After the first excursions, we felt like it was time to do some serious exercise. We decided to hike La Soufrière, the active volcano on Guadeloupe.
The starting point of the hikes is above the village of Saint-Claude and the views while driving up there where already quite spectacular. We had the luck of traveling on the island while the fire trees where blooming: quite the feast for the eyes!
Starting our hike at 950m we continued untill the top, at 1467m in altitude. The steepness and difficulty of the path at some points and the hot, humid weather made it an uneasy walk though. Quite different from hiking in the Alps for instance.
The current crater of the volcano is called ‘La Vieille Dame’ – the Old Lady. It was created somewhere in the late Middle Ages out of a relatively young volcanic crater (120 000 years old). The last eruption of La Soufrière was only in 1976. It was a really violent one, which lasted for over 8 months.

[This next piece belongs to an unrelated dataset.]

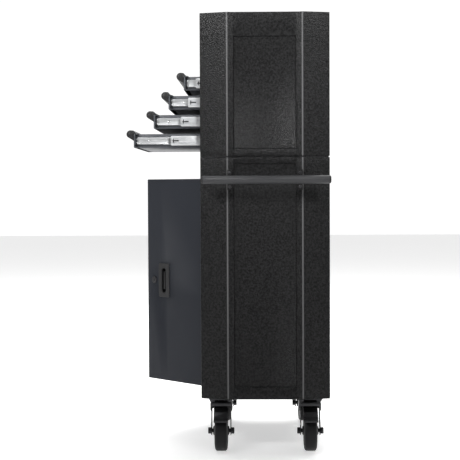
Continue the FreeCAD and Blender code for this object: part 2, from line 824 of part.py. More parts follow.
def build_grip(name, edge, high):
    """Full-width bar on a saddle that hooks over the drawer front."""
    wide = (-edge, edge)
    nose = (-edge, front - grip_ahead, high - grip_below_edge)
    face = (front - grip_saddle, front)
    hook = (front - grip_saddle, front + grip_top_leg)
    bulb = cylinder(name + "_bulb", nose, "x", 2 * edge, grip_radius)
    front_leg = box(name + "_front_leg", wide, face, (high - grip_front_leg, high + grip_saddle))
    top_leg = box(name + "_top_leg", wide, hook, (high, high + grip_saddle))
    behind = box(name + "_behind", wide, (front, front + grip_radius), (high - 2 * grip_radius, high))
    return cut(name + "_grip", fused(name + "_bar", bulb, front_leg, top_leg), behind)


# --------------------------------------------------------------------------- push bar
def build_push_bar():
    start = front + bar_front_end
    length = back - start
    tube = cylinder("push_bar_outside", (bar_x, start, bar_z), "y", length, bar_radius)
    bore = cylinder("push_bar_bore", (bar_x, start, bar_z), "y", length, bar_radius - bar_wall)
    piece("push_bar", cut("push_bar_tube", tube, bore))
    feet = []
    for end, sign in (("front", -1), ("rear", 1)):
        name = f"push_bar_bracket_{end}"
        outline = [
            (half_width, bend * sign),
            (flat_x, band_edge * sign),
            (half_width + bar_foot_thickness, band_edge * sign),
            (half_width + bar_foot_thickness, bend * sign),
        ]
        foot = prism(name + "_foot", "XY", outline, *about(bar_z, bar_foot_tall))
        post_y = (bend + band_edge) * sign / 2
        post = cylinder(name + "_post", (half_width, post_y, bar_z), "x", bar_standoff, bar_post_radius)
        room = cylinder(name + "_room", (bar_x, start, bar_z), "y", length, bar_radius)
        feet.append(cut(name, fused(name + "_solid", foot, post), room))
    piece("push_bar_brackets", *feet)


# --------------------------------------------------------------------------- casters
def build_caster_plates():
    plates = []
    for end, (x, y) in zip(("front", "rear"), caster_places(1)):
        name = f"caster_plate_{end}"
        plate = drilled_plate(name, x, y)
        race = cylinder(name + "_race", (x, y, race_z), "z", raceway_tall, raceway_radius)
        pin_low = race_z - swivel_gap - yoke_thickness - swivel_gap - king_pin_head
        pin = cylinder(name + "_pin", (x, y, pin_low), "z", race_z - pin_low, king_pin_radius)
        head = cylinder(name + "_pin_head", (x, y, pin_low), "z", king_pin_head, king_pin_head_radius)
        plates.append(fused(name, plate, race, pin, head))
    piece("caster_swivel_plates", *plates)


def drilled_plate(name, x, y):
    thick = (caster_plate_low, floor_z)
    plate = box(name + "_sheet", about(x, caster_plate_long), about(y, caster_plate_wide), thick)
    radius = bolt_radius + bolt_hole_clearance
    holes = []
    for number, (u, v) in enumerate(bolt_pattern(x, y)):
        start = (u, v, caster_plate_low)
        holes.append(cylinder(f"{name}_hole_{number}", start, "z", caster_plate_thickness, radius))
    return cut(name + "_drilled", plate, *holes)


def build_caster_bolts():
    """Hexagon bolts from below, with nuts on top of the cabinet's floor."""
    fasteners = []
    low = caster_plate_low
    deck_top = floor_z + deck_plate
    length = deck_top + bolt_nut - low
    for number, (x, y) in enumerate(bolt_places()):
        head = hexagon(f"bolt_head_{number}", (x, y, low - bolt_head), "z", bolt_head, bolt_hex_radius)
        shank = cylinder(f"bolt_shank_{number}", (x, y, low), "z", length, bolt_radius)
        nut = hexagon(f"bolt_nut_blank_{number}", (x, y, deck_top), "z", bolt_nut, bolt_hex_radius)
        bore = cylinder(f"bolt_nut_bore_{number}", (x, y, deck_top), "z", bolt_nut, bolt_radius)
        fasteners.append(fused(f"bolt_{number}", head, shank))
        fasteners.append(cut(f"nut_{number}", nut, bore))
    piece("caster_bolts", *fasteners)


def leg_pair(name, x, y, outline):
    """The two side plates that carry an axle."""
    moved = [(x + u, v) for u, v in outline]
    outside = fork_width / 2
    return [
        prism(f"{name}_leg_a", "XZ", moved, y - outside, y - outside + fork_plate),
        prism(f"{name}_leg_b", "XZ", moved, y + outside - fork_plate, y + outside),
    ]


def toe(trail, z):
    """Lower end of a leg round its axle hole."""
    return [
        (trail - fork_toe, z),
        (trail - fork_toe / 2, z - fork_toe),
        (trail + fork_toe / 2, z - fork_toe),
        (trail + fork_toe, z),
    ]


def axle_bolt(name, x, y, z):
    """Bolt across the fork, with a hexagon at each end."""
    half = fork_width / 2
    length = fork_width + 2 * axle_head
    shank = cylinder(name + "_shank", (x, y - half - axle_head, z), "y", length, axle_radius)
    head = hexagon(name + "_head", (x, y - half - axle_head, z), "y", axle_head, axle_hex_radius)
    nut = hexagon(name + "_nut", (x, y + half, z), "y", axle_head, axle_hex_radius)
    return fused(name, shank, head, nut)


def build_wheel(name, x, y):
    half_tread = tread_width / 2
    half_body = wheel_body_width / 2
    half_hub = wheel_hub_width / 2
    bore = axle_radius + running
    rim = wheel_radius - tread_depth
    shoulder = wheel_radius - tread_shoulder
    side = [
        (half_hub, bore),
        (half_hub, wheel_hub_radius),
        (half_body, wheel_hub_radius + tread_shoulder),
        (half_tread + tread_shoulder, rim),
        (half_tread, shoulder),
        (half_tread - tread_shoulder, wheel_radius),
    ]
    outline = side + [(-u, v) for u, v in reversed(side)]
    piece(name, revolved(name + "_turned", outline), x=x, y=y, z=wheel_radius)


def build_swivel_caster(end, x, y):
    """Fork, axle, wheel and brake pedal, drawn about the swivel axis."""
    name = f"caster_{end}"
    yoke_high = race_z - swivel_gap
    yoke_low = yoke_high - yoke_thickness
    half = fork_width / 2
    outline = [(-fork_rear, yoke_high), (-fork_rear, yoke_low - fork_toe)]
    outline += toe(caster_trail, wheel_radius)
    outline += [(fork_front, yoke_low - fork_toe), (fork_front, yoke_high)]
    yoke = box(name + "_yoke", (-fork_rear, fork_front), (-half, half), (yoke_low, yoke_high))
    legs = leg_pair(name, 0, 0, outline)
    swivel_bore = king_pin_radius + running
    swivel = cylinder(name + "_swivel_hole", (0, 0, yoke_low), "z", yoke_thickness, swivel_bore)
    axle_start = (caster_trail, -half, wheel_radius)
    across = cylinder(name + "_axle_hole", axle_start, "y", fork_width, axle_radius)
    middle = wheel_radius + pedal_gap + pedal_plate / 2
    pin_x, pin_z = polar(caster_trail, wheel_radius, middle, pedal_high_angle)
    pin_start = (pin_x, -half, pin_z)
    hinge = cylinder(name + "_pedal_hole", pin_start, "y", fork_width, pedal_pin_radius + running)
    fork = fused(name + "_fork_solid", yoke, *legs)
    piece(f"{name}_fork", cut(name + "_fork_drilled", fork, swivel, across, hinge), x=x, y=y)
    piece(f"{name}_axle", axle_bolt(name + "_axle_bolt", caster_trail, 0, wheel_radius), x=x, y=y)
    build_wheel(f"{name}_wheel", x + caster_trail, y)

    inner = wheel_radius + pedal_gap
    outer = inner + pedal_plate
    steps = 6
    angles = [
        pedal_low_angle + (pedal_high_angle - pedal_low_angle) * step / steps
        for step in range(steps + 1)
    ]
    arc = [polar(caster_trail, wheel_radius, outer, angle) for angle in angles]
    arc += [polar(caster_trail, wheel_radius, inner, angle) for angle in reversed(angles)]
    plate = prism(name + "_pedal_plate", "XZ", arc, *about(size(0), pedal_width))
    pin = cylinder(name + "_pedal_pin", pin_start, "y", fork_width, pedal_pin_radius)
    tab_x = caster_trail + inner * cosine(pedal_low_angle)
    tab_z = wheel_radius + outer * sine(pedal_low_angle)
    tab_tall = (tab_z, tab_z + pedal_plate)
    tab = box(name + "_pedal_tab", (tab_x, tab_x + pedal_tab), about(size(0), pedal_width), tab_tall)
    piece(f"{name}_brake_pedal", fused(name + "_pedal", plate, pin, tab), x=x, y=y)


def build_fixed_casters():
    brackets = []
    axles = []
    low = caster_plate_low
    for end, (x, y) in zip(("front", "rear"), caster_places(-1)):
        name = f"fixed_caster_{end}"
        outline = [(-fixed_leg_top, low)] + toe(size(0), wheel_radius) + [(fixed_leg_top, low)]
        legs = leg_pair(name, x, y, outline)
        start = (x, y - fork_width / 2, wheel_radius)
        hole = cylinder(name + "_axle_hole", start, "y", fork_width, axle_radius)
        plate = drilled_plate(name, x, y)
        brackets.append(cut(name + "_bracket", fused(name + "_solid", plate, *legs), hole))
        axles.append(axle_bolt(name + "_axle", x, y, wheel_radius))
        build_wheel(f"{name}_wheel", x, y)
    piece("fixed_caster_brackets", *brackets)
    piece("fixed_caster_axles", *axles)


# --------------------------------------------------------------------------- assembly
build_cabinet()
build_pivot_pins()
build_door("right", 1, door_right_angle)
build_door("left", -1, door_left_angle)
build_push_bar()
build_chest()
build_lid()
piece("chest_lock_case", lock_case("chest_lock_case", 0, front, chest_lock_z))
piece("chest_lock_cylinder", lock_plug("chest_lock", size(0), front, chest_lock_z, 1))
build_drawers()
build_caster_plates()
build_caster_bolts()
for caster_end, (caster_x, caster_y) in zip(("front", "rear"), caster_places(1)):
    build_swivel_caster(caster_end, caster_x, caster_y)
build_fixed_casters()
doc.recompute()

# --------------------------------------------------------------------------- checks and files
for obj in doc.Objects:
    if "Invalid" in obj.State or "Error" in obj.State:
        raise RuntimeError(f"{obj.Label} did not compute: {obj.State}")
for name, group, count in pieces:
    if group.Shape.isNull() or not group.Shape.isValid():
        raise RuntimeError(f"{name} has no valid shape")
    if len(group.Shape.Solids) != count:
        raise RuntimeError(f"{name} has {len(group.Shape.Solids)} solids, not {count}")

os.makedirs("parts", exist_ok=True)
whole = FreeCAD.BoundBox()
for name, group, count in pieces:
    group.Shape.exportStep(f"parts/{name}.step")
    whole.add(group.Shape.BoundBox)
print(f"{len(pieces)} pieces, box {whole}")
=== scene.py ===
"""Looks of the rolling tool chest: finishes, sheet metal, slides, grips, casters, studio and camera."""
import json
import math

import bmesh
import bpy
from mathutils import Matrix, Vector


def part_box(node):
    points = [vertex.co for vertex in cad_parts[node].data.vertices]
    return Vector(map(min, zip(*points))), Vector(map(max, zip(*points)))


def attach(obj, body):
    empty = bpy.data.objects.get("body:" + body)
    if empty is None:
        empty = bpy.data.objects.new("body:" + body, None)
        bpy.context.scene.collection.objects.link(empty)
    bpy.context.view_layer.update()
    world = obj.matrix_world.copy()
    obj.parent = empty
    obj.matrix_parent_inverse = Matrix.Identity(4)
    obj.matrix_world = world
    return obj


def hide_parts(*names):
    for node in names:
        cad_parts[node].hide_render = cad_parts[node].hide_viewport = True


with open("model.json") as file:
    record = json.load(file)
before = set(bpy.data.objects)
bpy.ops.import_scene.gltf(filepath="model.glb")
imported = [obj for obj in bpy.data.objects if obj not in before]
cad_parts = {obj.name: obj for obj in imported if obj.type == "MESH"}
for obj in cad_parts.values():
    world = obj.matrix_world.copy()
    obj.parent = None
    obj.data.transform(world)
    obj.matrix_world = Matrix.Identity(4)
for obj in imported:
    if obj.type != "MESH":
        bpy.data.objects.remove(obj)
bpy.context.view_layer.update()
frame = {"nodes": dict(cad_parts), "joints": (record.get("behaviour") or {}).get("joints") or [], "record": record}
JOINTS = {joint["name"]: joint for joint in frame["joints"]}
NODES = frame["nodes"]
BODY_OF = {
    node: body
    for body, members in frame["record"]["behaviour"]["bodies"].items()
    for node in members
}
MM = 0.001

# sizes that the looks repeat from the sheet metal, in metres
SKIN = 1.2 * MM
SIDE_FLAT = 184 * MM
BAND = 12 * MM
BAND_DROP = 3.5 * MM
RECESS = 154 * MM
FRONT_CHAMFER = 24 * MM
REAR_CHAMFER = 18 * MM
FRONT_RETURN = 12 * MM
CORNER_RADIUS = 2.5 * MM
BEND_RADIUS = 6 * MM
EDGE_RADIUS = 1.5 * MM

# sizes that only the looks have
RECESS_DEPTH = 4 * MM
RECESS_SLOPE = 2 * MM
# half width of each painted highlight down a side panel's proud bend
BEND_HIGHLIGHT_HALF_WIDTH = 2.6 * MM


# --------------------------------------------------------------------------- meshes
def face_outward(bm, insides):
    """Turn each open sheet's normals away from the nearest of the points inside."""
    bm.normal_update()
    seen = set()
    for first in bm.faces:
        if first in seen:
            continue
        seen.add(first)
        island = [first]
        for face in island:
            for edge in face.edges:
                for other in edge.link_faces:
                    if other not in seen:
                        seen.add(other)
                        island.append(other)
        centre = sum((face.calc_center_median() for face in island), Vector()) / len(island)
        inside = min((Vector(point) for point in insides), key=lambda point: (point - centre).length)
        score = 0.0
        for face in island:
            score += face.calc_area() * face.normal.dot(face.calc_center_median() - inside)
        if score < 0:
            bmesh.ops.reverse_faces(bm, faces=island)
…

Each time the volcano errupts, earthquakes occur as well, often causing landslides.
Because it is an active volcano, currently in what’s called a sleeping state, visitors get warned in advance. During your hike you might come accross acid steam erruptions, instable terrains or hot water projections. You might experience some irritation of the eyes, skin and breath, or in a worse case, burn wounds. Lucky for us, we didn’t experience any problems other than shortness of breath due to the climbing on our hike. We followed the marked Chemin des Dames hike, which takes you to the summit in about two hours of climbing (the hike is about 6 km in total).
Starting at the hot sulfer baths “Les bains jaunes’, you climb up through different zones of vegetation: denser rainforest in the beginning, later on the vegetation gets scarser and some zones have clearly been sulferised (yellow colour due to the volcanic activity). All along the way, the hike offers stunning views on the island and the coastline.
While we had clear weather all the way up, the summit was covered in a thick pack of clouds, as is often the case. It didn’t stop it from being quite spectacular. Standing just besides an active volcanic crater is quite the experience. Steam was coming out of it constanly and we couldn’t help feeling very small indeed.